(Information provided):

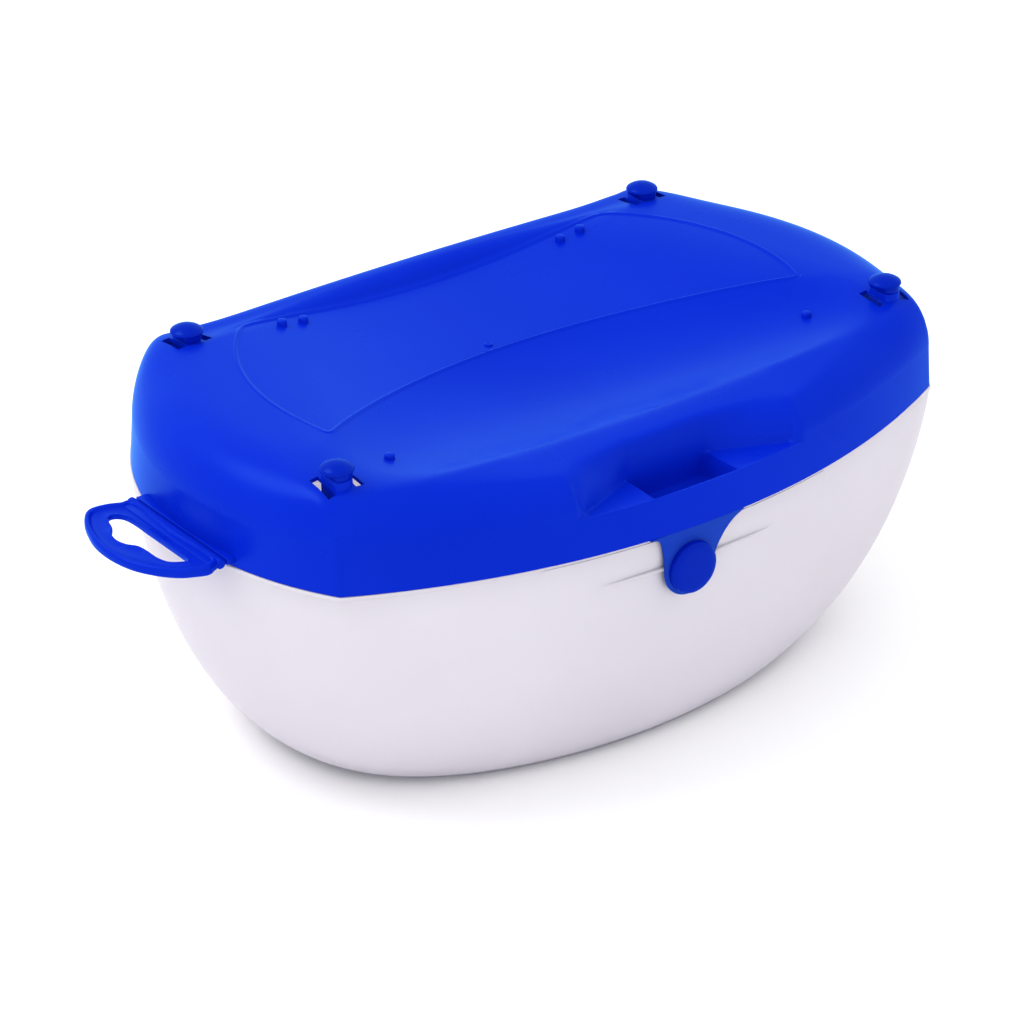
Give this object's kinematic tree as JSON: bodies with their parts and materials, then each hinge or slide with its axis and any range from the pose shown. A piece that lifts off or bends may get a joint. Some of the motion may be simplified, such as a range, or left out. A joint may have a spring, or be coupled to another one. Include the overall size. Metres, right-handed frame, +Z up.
{
  "type": "sandbox with cover",
  "caption": "Hand-carried play-sand box: translucent tub with a dished press-on lid, corner studs, a folding finger handle and a swing latch.",
  "frame": {"origin": "centre of the tub's flat bottom, on the plane it stands on", "axes": "+Z up, +X towards the right end (the handle is on -X), -Y towards the latch"},
  "size_m": [0.4517, 0.2664, 0.1888],
  "materials": {
    "clear_plastic": "translucent polypropylene, satin",
    "blue_plastic": "satin moulded polypropylene",
    "dark_blue_plastic": "satin moulded polypropylene"
  },
  "bodies": {
    "tub": {"tub": "clear_plastic", "left_hinge_pin": "blue_plastic", "right_hinge_pin": "blue_plastic"},
    "lid": {"lid": "blue_plastic", "front_left_stud": "dark_blue_plastic", "front_right_stud": "dark_blue_plastic", "back_left_stud": "dark_blue_plastic", "back_right_stud": "dark_blue_plastic"},
    "handle": {"carry_handle": "blue_plastic"},
    "latch": {"latch_tab": "blue_plastic", "latch_button": "dark_blue_plastic"}
  },
  "joints": [
    {"name": "lid_swing", "type": "hinge", "parent": "tub", "child": "lid", "pos_m": [0, 0.113, 0.119], "axis": [-1, 0, 0], "range_deg": [0, 110]},
    {"name": "latch_swing", "type": "hinge", "parent": "lid", "child": "latch", "pos_m": [-0.0055, -0.14415, 0.1314], "axis": [-1, 0, 0], "range_deg": [0, 95]},
    {"name": "handle_fold", "type": "hinge", "parent": "lid", "child": "handle", "pos_m": [-0.2082, -0.0115, 0.1359], "axis": [0, 1, 0], "range_deg": [-80, 45]}
  ]
}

(Written request): Extract all the material, leaving every line as it is.

(Completed task):
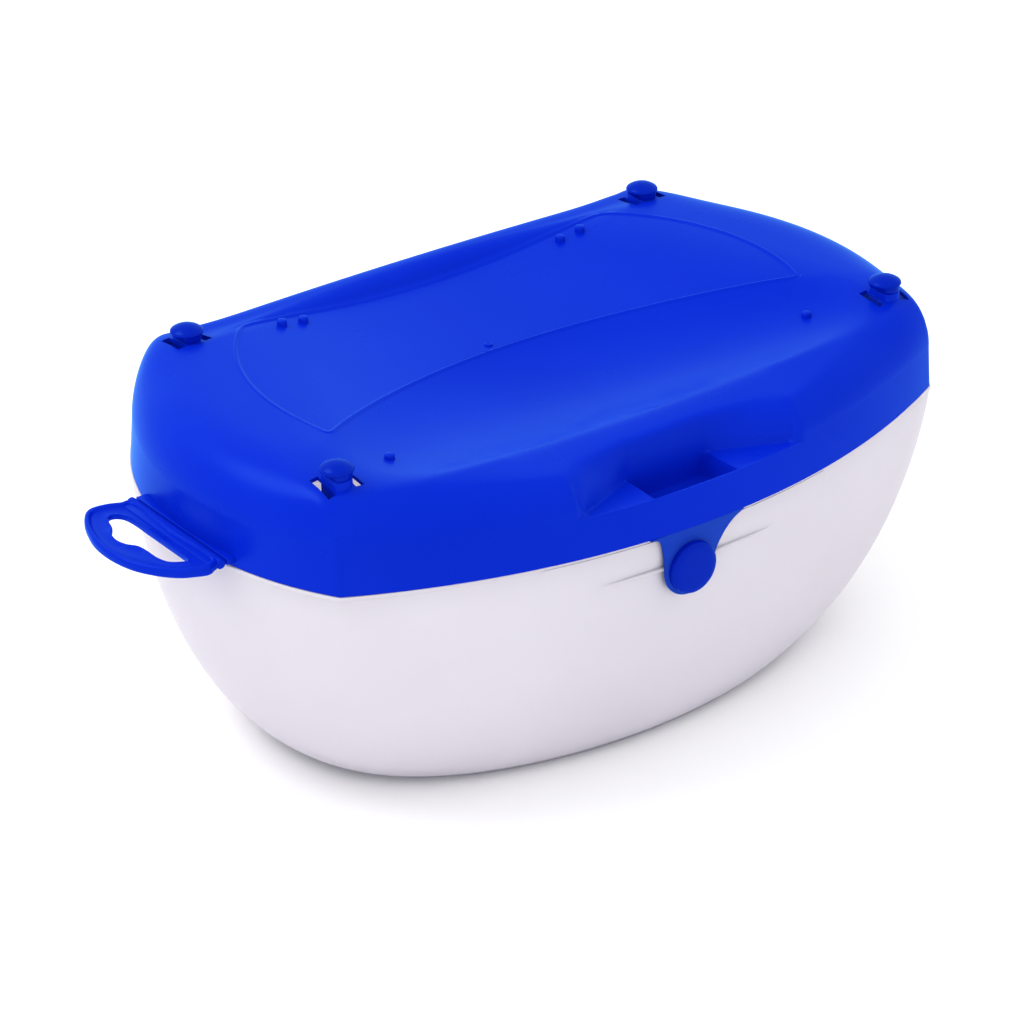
Give this object's kinematic tree as JSON: bodies with their parts and materials, then each hinge or slide with its axis and any range from the pose shown. A piece that lifts off or bends may get a joint. Some of the motion may be simplified, such as a range, or left out. A joint may have a spring, or be coupled to another one. Include the overall size. Metres, right-handed frame, +Z up.
{
  "type": "sandbox with cover",
  "caption": "Hand-carried play-sand box: translucent tub with a dished press-on lid, corner studs, a folding finger handle and a swing latch.",
  "frame": {"origin": "centre of the tub's flat bottom, on the plane it stands on", "axes": "+Z up, +X towards the right end (the handle is on -X), -Y towards the latch"},
  "size_m": [0.4517, 0.2664, 0.1888],
  "materials": {
    "clear_plastic": "translucent polypropylene, satin",
    "blue_plastic": "satin moulded polypropylene",
    "dark_blue_plastic": "satin moulded polypropylene"
  },
  "bodies": {
    "tub": {"tub": "clear_plastic", "left_hinge_pin": "blue_plastic", "right_hinge_pin": "blue_plastic"},
    "lid": {"lid": "blue_plastic", "front_left_stud": "dark_blue_plastic", "front_right_stud": "dark_blue_plastic", "back_left_stud": "dark_blue_plastic", "back_right_stud": "dark_blue_plastic"},
    "handle": {"carry_handle": "blue_plastic"},
    "latch": {"latch_tab": "blue_plastic", "latch_button": "dark_blue_plastic"}
  },
  "joints": [
    {"name": "lid_swing", "type": "hinge", "parent": "tub", "child": "lid", "pos_m": [0, 0.113, 0.119], "axis": [-1, 0, 0], "range_deg": [0, 110]},
    {"name": "latch_swing", "type": "hinge", "parent": "lid", "child": "latch", "pos_m": [-0.0055, -0.14415, 0.1314], "axis": [-1, 0, 0], "range_deg": [0, 95]},
    {"name": "handle_fold", "type": "hinge", "parent": "lid", "child": "handle", "pos_m": [-0.2082, -0.0115, 0.1359], "axis": [0, 1, 0], "range_deg": [-80, 45]}
  ]
}